One key thing to know here is that the notation \(o(\varepsilon)\) as used in this equation doesn't actually mean a set. It's another abuse of notation. It actually means "some arbitrary member of this set, we are forgetting about exacty which one here." In other words, it's a function, not a set. It is some function in a set, and we don't care very precisely which function. I think in this case the idea is that we can forget about the exact member if we only want a sort of upper bound.

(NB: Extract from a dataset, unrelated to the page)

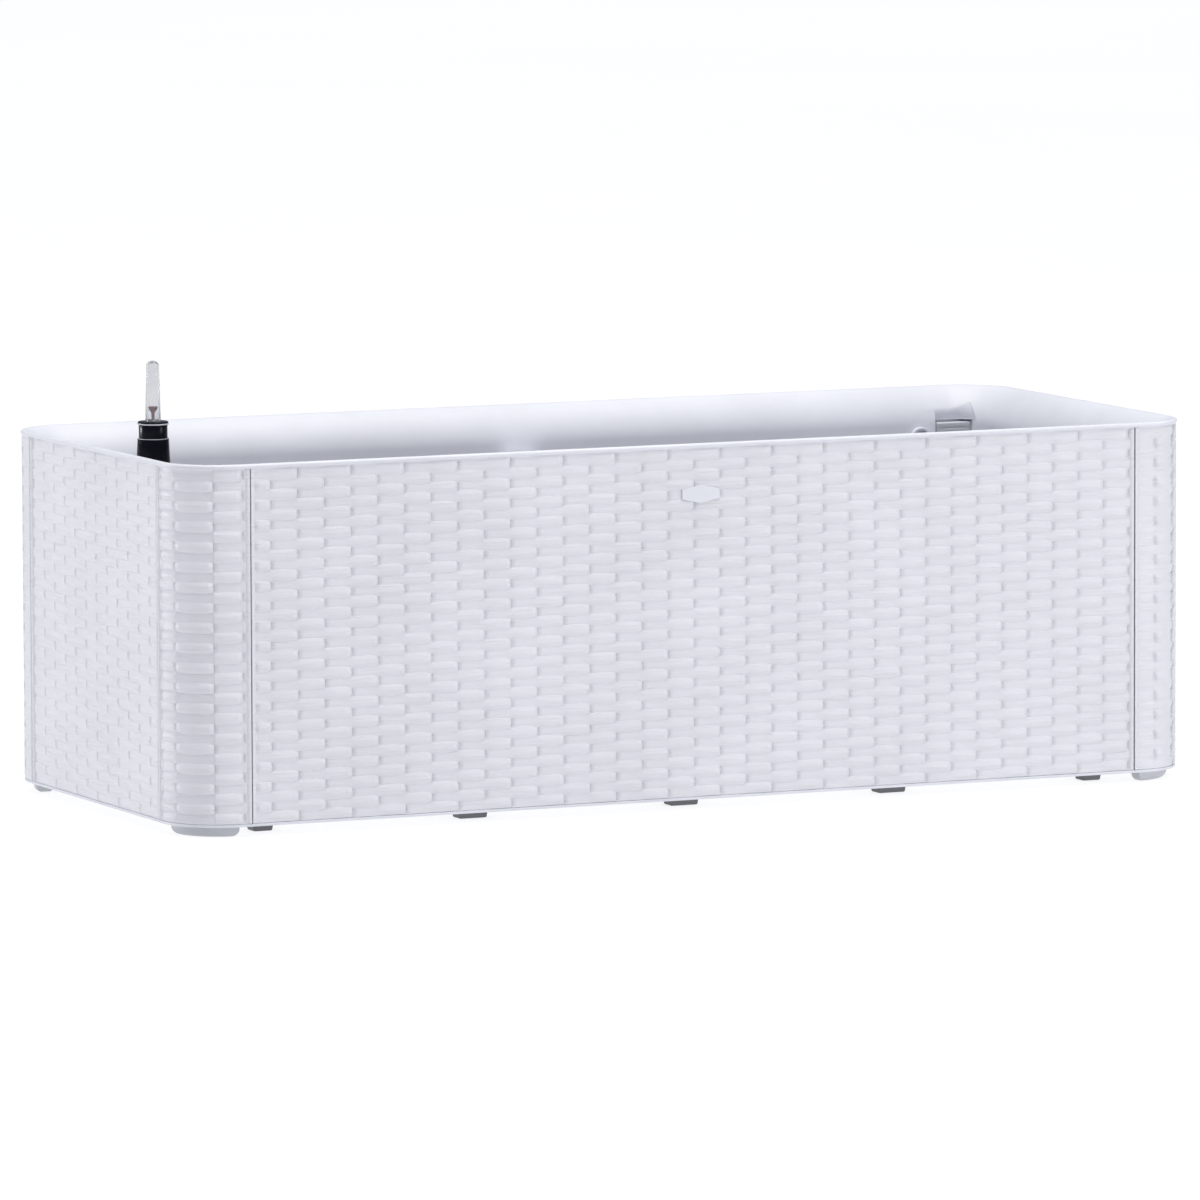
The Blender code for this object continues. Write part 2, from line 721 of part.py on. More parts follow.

This is weird to think about. It's not obvious to me that it makes sense if we think about this arbitrary function as "a way of computing a value given an input (which input we don't yet have)," a.k.a. "something formal operation depending on a meaningless variable," or if wet hink of it as as "this thing that has a visualizable shape, some function that you could chart, this thing that has a value at every point in some domain."

In this context of bounding errors, I think there's an extra step involved. This \(o(\varepsilon)\) term feels a little more natural if I think of this error term as "some quantity that depends on another thing" – that is, if we're evaluating the arbitrary function at some particular point, rather than leaving it as a function and adding to it some real numbers (which would have to be like adding constant functions?).

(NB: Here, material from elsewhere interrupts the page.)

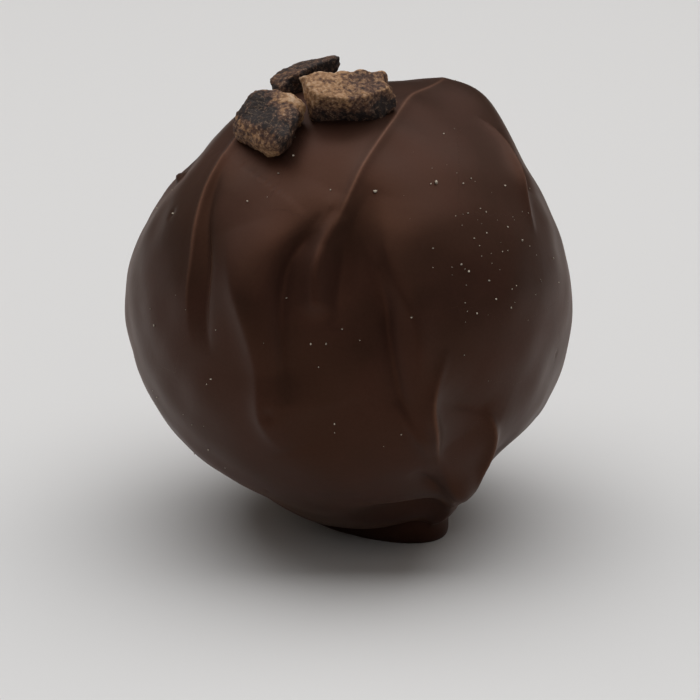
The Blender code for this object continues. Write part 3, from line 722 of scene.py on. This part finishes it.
def nib_material(colours):
    """Roasted cocoa bean, broken: near-black waxy breaks, brown flesh, a dry pale crust and pale
    granules of dust, by the tone that each piece carries. The tone is also paler on crags that
    stand up, paler along edges as a painted highlight, and darker low down as painted shade."""
    made, tree, shader = new_material("roasted_cocoa_nib")
    place = add_node(tree, "ShaderNodeTexCoord").outputs["Object"]
    tone = add_node(tree, "ShaderNodeAttribute", attribute_name="tone")
    # Pits of about 0.3 mm are darker, and granules of about 0.1 mm stand out pale.
    pit_size, granule_size, granule_height = 0.28 * MM, 0.1 * MM, 0.06 * MM
    grain = add_node(tree, "ShaderNodeTexNoise", {"Vector": place, "Scale": 1 / granule_size,
                                                  "Detail": 2.0})
    pits = add_node(tree, "ShaderNodeTexNoise", {"Vector": place, "Scale": 1 / pit_size, "Detail": 2.0})
    darker = add_node(tree, "ShaderNodeMapRange", {"Value": pits.outputs["Fac"], FROM_LOW: 0.3,
                                                   FROM_HIGH: 0.6, TO_LOW: -0.25, TO_HIGH: 0.1})
    total = add_node(tree, "ShaderNodeMath", {0: tone.outputs["Fac"], 1: darker.outputs[0]},
                     operation="ADD")
    ramp = add_node(tree, "ShaderNodeValToRGB", {0: total.outputs[0]})
    stops = ramp.color_ramp.elements
    stops[0].position, stops[0].color = 0.05, (*colours.nib_dark, 1.0)
    stops[1].position, stops[1].color = 1.0, (*colours.nib_pale, 1.0)
    for position, colour in ((0.35, colours.nib_brown), (0.65, colours.nib_tan)):
        stops.new(position).color = (*colour, 1.0)
    # The granules lie in clumps between the pits.
    spots = add_node(tree, "ShaderNodeMapRange", {"Value": grain.outputs["Fac"],
                                                  FROM_LOW: 0.48, FROM_HIGH: 0.7})
    crowds = add_node(tree, "ShaderNodeMapRange", {"Value": pits.outputs["Fac"], FROM_LOW: 0.42,
                                                   FROM_HIGH: 0.62, TO_LOW: 0.0, TO_HIGH: 0.6})
    clumped = add_node(tree, "ShaderNodeMath", {0: spots.outputs[0], 1: crowds.outputs[0]},
                       operation="MULTIPLY")
    # A dark break sheds most of them.
    kept = add_node(tree, "ShaderNodeMapRange", {"Value": tone.outputs["Fac"], FROM_LOW: 0.0,
                                                 FROM_HIGH: 0.6, TO_LOW: 0.4, TO_HIGH: 1.0})
    granules = add_node(tree, "ShaderNodeMath", {0: clumped.outputs[0], 1: kept.outputs[0]},
                        operation="MULTIPLY")
    final = add_node(tree, "ShaderNodeMix", {MIX_SHARE: granules.outputs[0], MIX_UNDER: ramp.outputs[0],
                                             MIX_OVER: (*colours.nib_pale, 1.0)}, data_type="RGBA")
    bump = add_node(tree, "ShaderNodeBump", {"Height": grain.outputs["Fac"], "Strength": 0.7,
                                             "Distance": granule_height})
    tree.links.new(final.outputs[MIXED], shader.inputs["Base Color"])
    tree.links.new(bump.outputs[0], shader.inputs["Normal"])
    shader.inputs["Roughness"].default_value = 0.75
    shader.inputs["Specular IOR Level"].default_value = 0.35
    return made


def crumb_material(colours):
    """Dry crumbs of nib and husk: pale, matt and a little uneven from one to the next."""
    made, tree, shader = new_material("nib_crumbs")
    place = add_node(tree, "ShaderNodeTexCoord").outputs["Object"]
    # The tone changes over about 0.6 mm, more than a crumb's own size.
    tone_size = 0.6 * MM
    tone = add_node(tree, "ShaderNodeTexNoise", {"Vector": place, "Scale": 1 / tone_size})
    shade = add_node(tree, "ShaderNodeMapRange", {"Value": tone.outputs["Fac"], FROM_LOW: 0.35,
                                                  FROM_HIGH: 0.65, TO_LOW: 0.35, TO_HIGH: 1.0})
    final = add_node(tree, "ShaderNodeMix", {MIX_SHARE: 1.0, MIX_UNDER: (*colours.crumb, 1.0),
                                             MIX_OVER: shade.outputs[0]},
                     data_type="RGBA", blend_type="MULTIPLY")
    tree.links.new(final.outputs[MIXED], shader.inputs["Base Color"])
    shader.inputs["Roughness"].default_value = 0.85
    shader.inputs["Specular IOR Level"].default_value = 0.2
    return made


class PRALINE_OT_coat(bpy.types.Operator):
    """Build the chocolate coat with its lobes, folds, creases and foot"""
    bl_idname = "praline.coat"
    bl_label = "Chocolate coat"

    def execute(self, context):
        form, colours = context.scene.praline_form, context.scene.praline_colours
        directions, faces = globe(COAT_COLUMNS, COAT_ROWS)
        directions = bent_to_foot(form, directions)
        radius, crest, beside = coat_radius(form, directions)
        points = ball_centre(form) + directions * radius[:, None]
        # The crest values carry the painted highlight line along the crests.
        coat = add_piece("coat_shell", points, faces, chocolate_material(colours), "dark_chocolate",
                         crest=crest, beside_crest=beside)
        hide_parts("coat")
        return {"FINISHED"}


class PRALINE_OT_nibs(bpy.types.Operator):
    """Build the three cocoa nibs, pressed into the top of the coat"""
    bl_idname = "praline.nibs"
    bl_label = "Cocoa nibs"

    def execute(self, context):
        form, colours = context.scene.praline_form, context.scene.praline_colours
        centre, ball = ball_centre(form), form.ball_diameter / MM / 2
        directions, faces = globe(NIB_COLUMNS, NIB_ROWS)
        surface = nib_material(colours)
        for nib in NIBS:
            middle = direction(nib.lon, nib.lat) * (ball + nib.lift)
            radius, tone = nib_radius(nib, directions)
            points = middle + directions * radius[:, None]
            distance = np.linalg.norm(points, axis=1)
            outward = points / distance[:, None]
            seat = coat_radius(form, outward)[0] - NIB_SINK
            points = centre + outward * np.maximum(distance, seat)[:, None]
            piece = add_piece(nib.name + "_crust", points, faces, surface, nib.name, tone=tone)
            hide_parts(nib.name)
        return {"FINISHED"}


def grain_ball():
    """The 12 corners and 20 faces of an icosahedron of radius 1: its corners are (0, 1,
    golden ratio) with every sign and in all three turns, and a face joins three of them
    that are one edge apart."""
    golden = (1 + 5**0.5) / 2
    corners = np.array([(0, s, t * golden) for s in (-1, 1) for t in (-1, 1)])
    corners = np.concatenate([corners, np.roll(corners, 1, 1), np.roll(corners, 2, 1)])
    corners = corners / np.linalg.norm([1, golden])
    gaps = np.linalg.norm(corners[:, None] - corners, axis=2)
    over_an_edge = gaps[gaps > 0.1].min() * 1.01
    faces = [(a, b, c) for a in range(12) for b in range(a + 1, 12) for c in range(b + 1, 12)
             if max(gaps[a, b], gaps[b, c], gaps[a, c]) < over_an_edge]
    outward = [np.linalg.det(corners[list(face)]) > 0 for face in faces]
    return corners, [(a, b, c) if out else (a, c, b) for (a, b, c), out in zip(faces, outward)]


class PRALINE_OT_crumbs(bpy.types.Operator):
    """Scatter fine crumbs of nib over the coat, as one piece"""
    bl_idname = "praline.crumbs"
    bl_label = "Crumbs"

    def execute(self, context):
        scene = context.scene
        form, fine = scene.praline_form, scene.praline_crumbs
        random = np.random.default_rng(CRUMB_SEED)
        dome = [random.normal(middle, reach, fine.dome_count) for middle, reach in DOME_CRUMBS]
        height = random.uniform(*SPREAD_HEIGHTS, fine.spread_count)
        spread = [random.uniform(-180, 180, fine.spread_count), np.degrees(np.arcsin(height))]
        # Most are near the smallest size: the range is filled by the square of an even draw.
        sizes = random.uniform(0, 1, fine.dome_count + fine.spread_count)**2
        size = (fine.smallest + (fine.largest - fine.smallest) * sizes) / MM
        places = np.concatenate([np.array(CRUMBS)[:, :2], np.transpose(dome), np.transpose(spread)])
        size = np.concatenate([np.array(CRUMBS)[:, 2], size])
        outward = direction(places[:, 0], places[:, 1])
        middle = outward * (coat_radius(form, outward)[0] + CRUMB_LIFT * size)[:, None]
        corners, faces = grain_ball()
        count = len(size)
        worn = corners * random.uniform(*CRUMB_WEAR, (count, len(corners), 1))
        shape = worn * random.uniform(*CRUMB_SQUASH, (count, 1, 3))
        points = ball_centre(form) + (middle[:, None] + shape * size[:, None, None] / 2).reshape(-1, 3)
        faces = np.array(faces) + len(corners) * np.arange(count)[:, None, None]
        faces = faces.reshape(-1, 3).tolist()
        add_piece("crumbs", points, faces, crumb_material(scene.praline_colours), "nib_right")
        return {"FINISHED"}


def floor_material(stage):
    """Matt painted board, with faint clouds in its tone."""
    made, tree, shader = new_material("matt_floor")
    place = add_node(tree, "ShaderNodeTexCoord").outputs["Object"]
    # Clouds of about an eighth of a metre.
    tone = add_node(tree, "ShaderNodeTexNoise", {"Vector": place, "Scale": 8.0})
    shade = add_node(tree, "ShaderNodeMapRange", {"Value": tone.outputs["Fac"], TO_LOW: 0.98, TO_HIGH: 1.0})
    final = add_node(tree, "ShaderNodeMix", {MIX_SHARE: 1.0, MIX_UNDER: (*stage.floor_colour, 1.0),
                                             MIX_OVER: shade.outputs[0]},
                     data_type="RGBA", blend_type="MULTIPLY")
    tree.links.new(final.outputs[MIXED], shader.inputs["Base Color"])
    shader.inputs["Roughness"].default_value = 0.9
    return made


def add_softbox(name, place, size, brightness, target):
    """A rectangular light at a place, facing the target. Its power is pi times its area times
    its brightness, so a large box is as bright to look at as a small one."""
    light = bpy.data.lights.new(name, "AREA")
    light.shape = "RECTANGLE"
    light.size, light.size_y = size
    light.energy = np.pi * size[0] * size[1] * brightness
    box = bpy.data.objects.new(name, light)
    box.location = place
    box.rotation_euler = (Vector(target) - Vector(place)).to_track_quat("-Z", "Y").to_euler()
    bpy.context.scene.collection.objects.link(box)
    return box


class PRALINE_OT_stage(bpy.types.Operator):
    """Set out the pale floor, the soft studio light and the camera"""
    bl_idname = "praline.stage"
    bl_label = "Floor, light and camera"

    def execute(self, context):
        scene, stage = context.scene, context.scene.praline_stage
        centre = ball_centre(scene.praline_form) * MM
        bpy.ops.mesh.primitive_plane_add(size=FLOOR_SIZE, location=(0.0, 0.0, cad_box[0][2]))
        floor = context.object
        floor.name = "floor"
        floor.data.materials.append(floor_material(stage))
        add_softbox("overhead", *OVERHEAD_BOX, stage.overhead, centre)
        add_softbox("front_box", *FRONT_BOX, stage.front, centre)
        for name, box in (("left_box", LEFT_BOX), ("right_box", RIGHT_BOX)):
            add_softbox(name, *box, stage.sides, centre).data.color = stage.side_colour
        world = bpy.data.worlds.new("room")
        world.use_nodes = True
        world.node_tree.nodes["Background"].inputs["Color"].default_value = (*stage.room_colour, 1.0)
        world.node_tree.nodes["Background"].inputs["Strength"].default_value = stage.room
        scene.world = world
        scene.view_settings.view_transform = "Standard"
        tilt = stage.camera_height
        back = Vector((0.0, -np.cos(tilt), np.sin(tilt)))
        up = Vector((0.0, np.sin(tilt), np.cos(tilt)))
        camera = bpy.data.objects.new("camera", bpy.data.cameras.new("camera"))
        camera.data.lens = stage.lens
        camera.data.clip_start = 0.01
        # A sensor sees its own width at a distance of one focal length.
        aim = Vector(centre) - up * VIEW_DROP * MM
        camera.location = aim + back * VIEW_WIDTH * MM * stage.lens / camera.data.sensor_width
        camera.rotation_euler = (-back).to_track_quat("-Z", "Y").to_euler()
        scene.collection.objects.link(camera)
        scene.camera = camera
        return {"FINISHED"}


class PRALINE_PT_sidebar(bpy.types.Panel):
    """The praline's values and the steps that build it"""
    bl_idname = "PRALINE_PT_sidebar"
    bl_label = "Nougat praline"
    bl_space_type = "VIEW_3D"
    bl_region_type = "UI"
    bl_category = "Praline"

    def draw(self, context):
        for key, group in SETTINGS:
            box = self.layout.box()
            for name in group.__annotations__:
                box.prop(getattr(context.scene, key), name)
        for step in OPERATORS:
            self.layout.operator(step.bl_idname)


SETTINGS = (
    ("praline_form", PralineForm),
    ("praline_colours", PralineColours),
    ("praline_crumbs", PralineCrumbs),
    ("praline_stage", PralineStage),
)
OPERATORS = (PRALINE_OT_coat, PRALINE_OT_nibs, PRALINE_OT_crumbs, PRALINE_OT_stage)


def register():
    for key, group in SETTINGS:
        bpy.utils.register_class(group)
        setattr(bpy.types.Scene, key, bpy.props.PointerProperty(type=group))
    for made in (*OPERATORS, PRALINE_PT_sidebar):
        bpy.utils.register_class(made)


def unregister():
    for made in (PRALINE_PT_sidebar, *reversed(OPERATORS)):
        bpy.utils.unregister_class(made)
    for key, group in reversed(SETTINGS):
        delattr(bpy.types.Scene, key)
        bpy.utils.unregister_class(group)


def main():
    register()
    bpy.ops.praline.coat()
    bpy.ops.praline.nibs()
    bpy.ops.praline.crumbs()
    bpy.ops.praline.stage()


if __name__ == "__main__":
    main()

This still feels weird to think about.

It turns out you can also "do math on" or "do algebra on" these things, in a sense. If you have something like \(\varepsilon + o(\varepsilon)\), you might be able to absorb the outer term and get a simple \(o(\varepsilon)\). In the right context, anyway.

The trick is that I'm not sure exactly what the rules are about how you can combine things like this. Looking at it, Wikipedia gives three:

  1. Multiplying by a constant doesn't change the "little-o class." For all \(c \neq 0\), \(f = o(g)\) implies \(c\cdot f = o(g)\).
  2. Multiplying functions \(f = o(F)\) and \(g = o(G)\) pointwise "behaves nicely," in the sense that \(f\cdot g = o(F \cdot G)\).
  3. You have transitivity: If \(f = o(g)\) and \(g = o(h)\) then \(f = o(h)\).

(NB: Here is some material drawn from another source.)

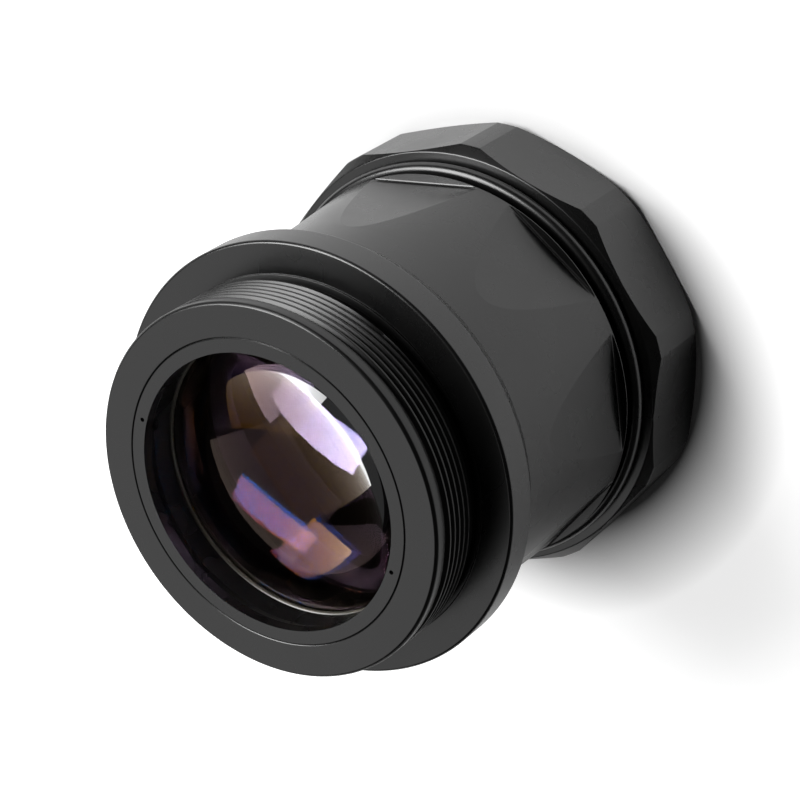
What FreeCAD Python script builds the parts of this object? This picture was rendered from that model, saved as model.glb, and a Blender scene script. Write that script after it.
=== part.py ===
import FreeCAD, Part
import Sketcher
import os
import re

# Telescope focal reducer, standing on its collar with the lens end up.
# Millimetres; +Z is the optical axis and the origin is the centre of the collar's end face.

SIZES = {
    # Camera end: two inch thread of 24 turns to the inch, undercut and flange
    "thread_radius": 25.4,
    "thread_length": 8.7,
    "undercut_width": 1.25,
    "undercut_depth": 1.0,
    "undercut_land": 0.25,
    "edge_break": 0.3,
    "flange_step": 4.33,
    "rim_width": 4.45,
    "taper_length": 2.4,
    "taper_drop": 1.4,
    "spigot_length": 6.5,
    # Front retaining ring
    "retainer_wall": 4.62,
    "thread_gap": 0.03,
    "seam_break": 0.12,
    "aperture_lip": 0.95,
    "lip_thickness": 1.5,
    "lip_taper": 1.5,
    "skirt_wall": 1.25,
    "spanner_hole_radius": 0.3,
    "spanner_hole_inset": 1.2,
    "spanner_hole_depth": 1.2,
    "retainer_turn": 66.6,
    # Front lens group
    "retainer_shelf": 0.93,
    "lens_gap": 0.05,
    "lens_bevel": 0.2,
    "lens_flat": 1.3,
    "front_bulge": 6.4,
    "front_crown_edge": 5.2,
    "front_crown_back": 3.3,
    "air_space": 0.6,
    "air_spacer_width": 1.0,
    "front_flint_edge": 8.0,
    "front_flint_hollow": 3.4,
    "front_flint_back": 2.4,
    "seat_lip": 1.4,
    "seat_thickness": 2.75,
    "cushion_thickness": 0.4,
    "cushion_gap": 0.02,
    "cushion_inset": 0.15,
    # Barrel
    "barrel_step": 0.7,
    "barrel_length": 25.85,
    "barrel_flare": 1.9,
    "barrel_wall": 3.05,
    "barrel_flats": 8,
    "barrel_flat_depth": 1.32,
    "barrel_flat_wall": 0.3,
    "shoulder_break": 0.15,
    "bore_ledge": 0.65,
    "stub_wall": 3.6,
    "stub_chamfer": 0.4,
    # Inside the barrel
    "baffle_thickness": 0.8,
    "baffle_width": 5.4,
    "baffle_edge": 0.2,
    "spacer_wall": 1.75,
    "glare_groove_pitch": 1.5,
    "glare_groove_depth": 0.5,
    "glare_groove_count": 7,
    # Rear lens group
    "rear_edge_level": 3.9,
    "rear_crown_back": 2.2,
    "rear_crown_edge": 2.5,
    "cement_bulge": 4.0,
    "rear_flint_edge": 6.5,
    "rear_flint_hollow": 0.6,
    # Rear retaining ring
    "rear_ring_recess": 0.3,
    "rear_ring_width": 1.6,
    "rear_slot_width": 1.6,
    "rear_slot_depth": 1.2,
    # Lock ring
    "bead_height": 1.95,
    "bead_reach": 2.9,
    "groove_width": 1.15,
    # Collar
    "collar_length": 12.2,
    "socket_depth": 7.9,
    "socket_radius": 24.85,
    "socket_chamfer": 0.8,
    "collar_wall": 5.25,
    "collar_chamfer": 1.25,
    "collar_sides": 10,
    "collar_flat_depth": 1.1,
    "collar_turn": 9.1,
}

# Radii that several pieces share
FLANGE = "(thread_radius + flange_step)"
RETAINER_BORE = "(thread_radius - retainer_wall)"
FRONT_CELL = "(thread_radius - retainer_wall - retainer_shelf)"
FRONT_LENS = "(thread_radius - retainer_wall - retainer_shelf - lens_gap)"
BARREL_FRONT = "(thread_radius + barrel_step)"
BARREL_REAR = "(thread_radius + barrel_step + barrel_flare)"
SPIGOT_BORE = "(thread_radius + barrel_step - barrel_wall)"
BORE = "(thread_radius + barrel_step - barrel_wall - bore_ledge)"
REAR_LENS = "(thread_radius + barrel_step - barrel_wall - bore_ledge - lens_gap)"
STUB = "(thread_radius + barrel_step - barrel_wall - bore_ledge + stub_wall)"
STUB_BORE = "(thread_radius + barrel_step - barrel_wall - bore_ledge + stub_wall + thread_gap)"
COLLAR = "(thread_radius + barrel_step - barrel_wall - bore_ledge + stub_wall + collar_wall)"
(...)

(I would guess analogous properties should hold for the finite case, assuming the "limit points" are identical.)

Do we have additivity? I'm not sure. It feels like we ought to – from what I recall we do for big-O – but Wikipedia doesn't say, and I feel like that is something the page would mention if it were true. It seems like it would be a more basic fact than little-o bieng "compatible with" multiplication.

Question: Suppose \(f = o(h)\) and \(g = o(h)\). Do we have \(f + g = o(h)\)?

Answer: Let \(\varepsilon > 0\). There are \(x_1\) and \(x_2\) such that for all \(x > x_1\) we have \(\left|f(x)\right| \leq (\varepsilon/2) h(x)\), and for all \(x > x_2\) we have \(\left|g(x)\right| \leq (\varepsilon/2) h(x)\). But then for all \(x > x_0 = \max(x_1, x_2)\) we have both inequalities. This implies that for all \(x > x_0\) we can add the inequalities to get \(\left|f(x)\right| + \left|g(x)\right| \leq \varepsilon h(x)\), and applying the triangle inequality in reverse, \(|f(x) + g(x)| \leq \varepsilon h(x)\). So, yes, we have \(f + g = o(h)\). \(\square\)

(Here the finite case seems like it should follow easily. When we are looking at the behavior near a finite limit point \(y\), we just have to swap the conditions using \(x_1, x_2\) for ones using \(\delta_1, \delta_2\) and swap \(\min\) for \(\max\).)

So, it seems like despite my doubts addition does work out nicely for little-o notation. Nice!